The lack of verification in no way diminishes the appeal that urban legends have for us,.... We enjoy them merely as stories, and tend to at least half-believe them as possibly accurate reports. (Ibid; Aug. 27, 2006)

Heather Whipps points out in her article "Urban Legends: How They Start and Why They Persist," that the first part of Mr. Brunvand's book, The Vanishing Hitchhiker, "...is named for a classic legend, the subject's seminal work" (Ibid).

Urban legends usually have some moral lesson and the meaning depends on who is telling the story.  The lessons do not have be the great meaning-of-life variety (Ibid). 

Mr. Brunvand told Live Science, "Urban legends are also good indicators of what's going on in current society" (Ibid). He said,

By looking at what's implied in story,new get an insight into the fears of a group in society....[Urban legends] need to make cultural sense. (Ibid)

Some remain part of the societal fabric forever and some end up consigned to the ash heap of fiction.

Generally, it is the lack of information coupled with fear that gives rise to new legends.  You know all those so-called stories you might have read on the social media sites like the story of the pizza restaurant that was a front for child pornography?  That is could be construed as an urban legend.  However Jan Harold Bruvand said that the "...abundance of conspiracy theories and legends" surrounding, for example mass shootings, indicate a "distrust in the government among some groups" (Ibid).  

Let us be honest, urban legends are just good fun.  They just a part of human culture and have been around for as long as humans have existed and needed an explanation for life's curiosities.

One of Blogger's favorite urban legends is La Llorona--The Weeping Woman. It said she haunts the rivers and canals of California and the American Southwest. She is also considered an omen of death (americanfolklore.com; date accessed Oct. 30, 2018) to those who see her.

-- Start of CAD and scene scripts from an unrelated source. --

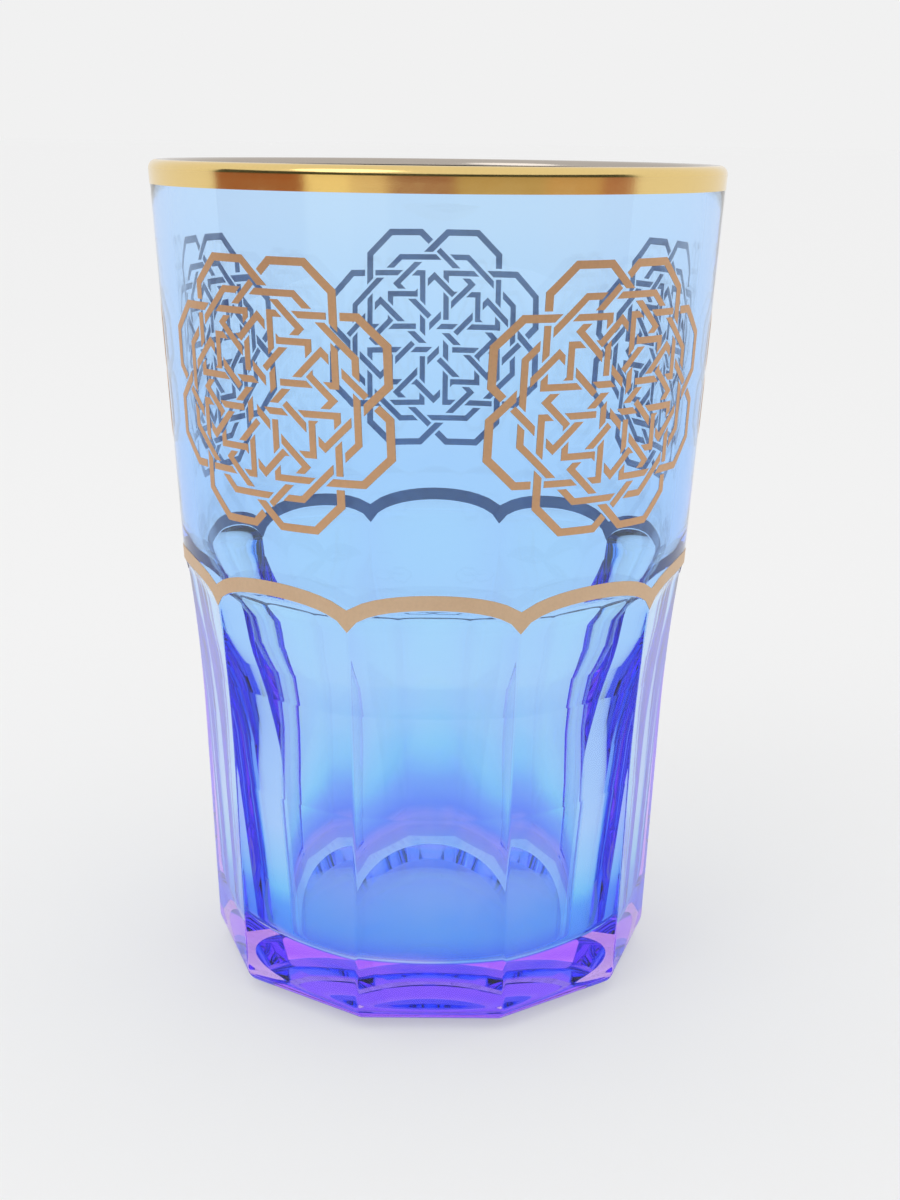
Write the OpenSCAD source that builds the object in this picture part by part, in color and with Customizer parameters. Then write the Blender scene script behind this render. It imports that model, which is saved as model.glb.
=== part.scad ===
// A pressed tea glass: ten flat panels below, a plain flared wall above, a translucent
// colour on the bore, and fired gilding on the rim, over the panels and in five medallions.
// The glass stands on z = 0 and its axis is Z. Panel 1 faces -Y.

/* [Glass] */
// Height from the table to the top of the rim
height = 122.5; // [110:0.5:135]
// Diameter at the rim
rim_d = 83.5; // [76:0.5:92]
// Thickness of the upper wall, which is also the width of the rounded rim
wall = 2.3; // [1.8:0.1:3]
// Diameter of the upper wall where it meets the corners of the panels
shoulder_d = 75.8; // [71:0.2:80]

/* [Panels] */
// How many flat panels go round the lower half
panels = 10; // [8:1:12]
// Height of the corners where two panels run out
panel_top = 60.9; // [54:0.1:66]
// Distance across two opposite panels at the table, without the rounding
foot_across = 64.9; // [60:0.1:67]
// Taper of each panel, in degrees
panel_taper = 2.46; // [1.5:0.02:3.2]
// Height where the panels begin to sweep outwards
flare_z = 38; // [30:1:45]
// Radius of the hollow at the top of each panel
cove_r = 6.6; // [5.5:0.1:8]
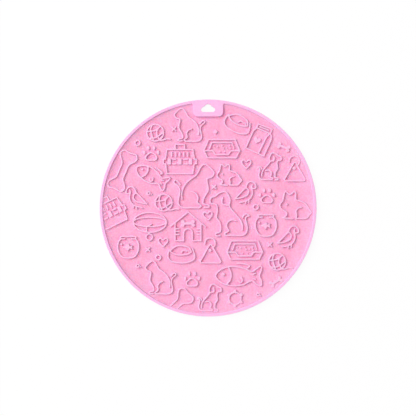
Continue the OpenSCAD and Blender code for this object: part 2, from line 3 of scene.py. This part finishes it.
import bpy
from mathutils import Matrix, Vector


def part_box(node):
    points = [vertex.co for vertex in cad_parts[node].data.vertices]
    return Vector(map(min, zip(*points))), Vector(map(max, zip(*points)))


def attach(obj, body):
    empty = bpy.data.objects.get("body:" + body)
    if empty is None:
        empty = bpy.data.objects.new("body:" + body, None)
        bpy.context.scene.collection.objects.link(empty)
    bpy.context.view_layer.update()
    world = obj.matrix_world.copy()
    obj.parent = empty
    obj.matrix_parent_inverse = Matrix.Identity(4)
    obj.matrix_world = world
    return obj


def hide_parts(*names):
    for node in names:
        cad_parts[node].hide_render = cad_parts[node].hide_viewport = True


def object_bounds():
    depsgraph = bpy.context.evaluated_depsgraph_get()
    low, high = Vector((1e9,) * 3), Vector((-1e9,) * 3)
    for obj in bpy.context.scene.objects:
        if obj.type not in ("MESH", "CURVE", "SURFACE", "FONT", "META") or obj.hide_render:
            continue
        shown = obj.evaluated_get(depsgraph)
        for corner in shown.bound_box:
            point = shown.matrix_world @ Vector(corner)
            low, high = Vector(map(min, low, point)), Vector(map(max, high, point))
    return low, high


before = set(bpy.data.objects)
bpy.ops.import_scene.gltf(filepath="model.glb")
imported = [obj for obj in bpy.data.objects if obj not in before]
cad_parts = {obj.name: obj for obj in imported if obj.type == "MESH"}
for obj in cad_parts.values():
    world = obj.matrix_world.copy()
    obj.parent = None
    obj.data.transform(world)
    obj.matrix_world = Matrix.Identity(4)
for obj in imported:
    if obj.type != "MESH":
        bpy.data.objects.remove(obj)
cadLow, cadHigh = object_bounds()
mm = 0.001
print("frame loaded,", len(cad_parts), "nodes")

# Camera straight above the mat, framed as in the photograph
camera = {"above": 1.4, "plane": 0.004, "seenWidth": 0.38376, "sensor": 36, "aside": -0.00009,
          "clip": (0.01, 20)}
bpy.ops.object.camera_add(location=(camera["aside"], 0, camera["plane"] + camera["above"]),
                          rotation=(0, 0, 0))
shot = bpy.context.object
shot.name = "shot"
shot.data.sensor_width = camera["sensor"]
shot.data.lens = camera["sensor"] * camera["above"] / camera["seenWidth"]
shot.data.clip_start, shot.data.clip_end = camera["clip"]
bpy.context.scene.camera = shot
print("camera set")


# Small helpers for modelling
meshing = {"touch": 0.01 * mm, "seam": 0.002 * mm, "flatness": 0.5, "fineFlatness": 0.01,
           "facing": 0.9, "normalWeight": 80}


def only(obj):
    bpy.ops.object.select_all(action="DESELECT")
    obj.select_set(True)
    bpy.context.view_layer.objects.active = obj


def settle(obj, name):
    only(obj)
    bpy.ops.object.transform_apply(location=True, rotation=True, scale=True)
    obj.name = obj.data.name = name
    return obj


def puck(name, radius, bottom, top, sides, x=0.0, y=0.0):
    bpy.ops.mesh.primitive_cylinder_add(vertices=sides, radius=radius, depth=top - bottom,
                                        location=(x, y, (bottom + top) / 2))
    return settle(bpy.context.object, name)


def block(name, low, high):
    bpy.ops.mesh.primitive_cube_add(size=1, location=[(a + b) / 2 for a, b in zip(low, high)])
    bpy.context.object.scale = [b - a for a, b in zip(low, high)]
    return settle(bpy.context.object, name)


def edgeNormals(mesh):  # the normals of the faces at each edge
    normals = {}
    for face in mesh.polygons:
        for key in face.edge_keys:
            normals.setdefault(key, []).append(face.normal)
    return normals


def pickNothing(obj):
    only(obj)
    for kind in (obj.data.vertices, obj.data.edges, obj.data.polygons):
        for item in kind:
            item.select = False


def pickEdges(obj, test):  # test gets an edge's ends and its faces' normals; edit mode stays on
    pickNothing(obj)
    mesh = obj.data
    normals = edgeNormals(mesh)
    for edge in mesh.edges:
        ends = [mesh.vertices[i] for i in edge.vertices]
        if test(ends[0].co, ends[1].co, normals.get(edge.key, [])):
            edge.select = True
            for end in ends:
                end.select = True
    bpy.context.tool_settings.mesh_select_mode = (False, True, False)
    bpy.ops.object.mode_set(mode="EDIT")


def pickFaces(obj, test):  # edit mode stays on
    pickNothing(obj)
    for face in obj.data.polygons:
        face.select = test(face)
    bpy.context.tool_settings.mesh_select_mode = (False, False, True)
    bpy.ops.object.mode_set(mode="EDIT")


def roundEdges(obj, test, radius, steps):
    pickEdges(obj, test)
    bpy.ops.mesh.bevel(offset=radius, segments=steps, affect="EDGES", clamp_overlap=False)
    bpy.ops.object.mode_set(mode="OBJECT")


def combine(obj, other, way):
    only(obj)
    step = obj.modifiers.new("combine", "BOOLEAN")
    step.operation, step.solver, step.object = way, "EXACT", other
    bpy.ops.object.modifier_apply(modifier=step.name)
    bpy.data.objects.remove(other)


def tidyMesh(obj, gap, flatness=meshing["flatness"]):
    only(obj)
    bpy.ops.object.mode_set(mode="EDIT")
    bpy.ops.mesh.select_all(action="SELECT")
    bpy.ops.mesh.remove_doubles(threshold=gap)
    bpy.ops.mesh.dissolve_limited(angle_limit=math.radians(flatness))
    bpy.ops.mesh.normals_make_consistent(inside=False)
    bpy.ops.object.mode_set(mode="OBJECT")


def smoothSurface(obj, angle):
    only(obj)
    bpy.ops.object.shade_smooth_by_angle(angle=math.radians(angle))
    step = obj.modifiers.new("evenNormals", "WEIGHTED_NORMAL")
    step.keep_sharp, step.weight = True, meshing["normalWeight"]
    bpy.ops.object.modifier_apply(modifier=step.name)


def isUpright(a, b):
    return abs(a.x - b.x) + abs(a.y - b.y) < meshing["touch"]


def isTopOutline(a, b, normals, top):  # an edge between the flat top and a wall
    flat = [n.z > meshing["facing"] for n in normals]
    return min(a.z, b.z) > top - meshing["touch"] and any(flat) and not all(flat)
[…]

It said La Llorona was once a poor young woman who lived a rich nobleman with whom she had three children.  The young woman wished to marry the father of her children but he refused, telling her that he could not such a thing because the children were born out of wedlock. The young woman was quite determined to marry her nobleman and drown her children to prove her love for him.  He still would not marry her; mad with grief, she roamed the river banks, calling for her children.  They were gone, she drowned herself, and was condemned to wander the waterways to search for eternity for her children (Ibid). 

S.E. Schlosser, the author of Spooky California, shared this story:

Now I have heard that one night, two young men were car-pooling home from work with the windows down when they heard a terrible wail. It sounded like the desparate cry of a baby or perhaps an injured tom-cat. Beside the road, a white mist began to gather. It moved swiftly among a grove of palm trees and when it reached the largest tree, it became the figure of a lovely young girl dressed all in white...She began to weep and wring her hands in agony, and men realized they were seeing the ghost of the Llorona. The driver gunned the engine and they drove away as fast as they could.  The glowing figure of he Llorona remained visible in the rear-view mirror until the car turned the corner.

The men were upset by the vision, afraid the rumors about the Llorona might be true.  But nothing happened to either of them the rest of the night, so they laughed away the incident, deciding they imagined the whole thing.

The next night, the men were riding home from work when their front tire burst at the place in the road where they had seen the ghost the previous night.  The car spun out of control and hit the largest tree in the palm grove in the exact place where the Llorona had appeared to them. Both men were killed instantly. (Ibid)

Happy Halloween and Día de los Muertos.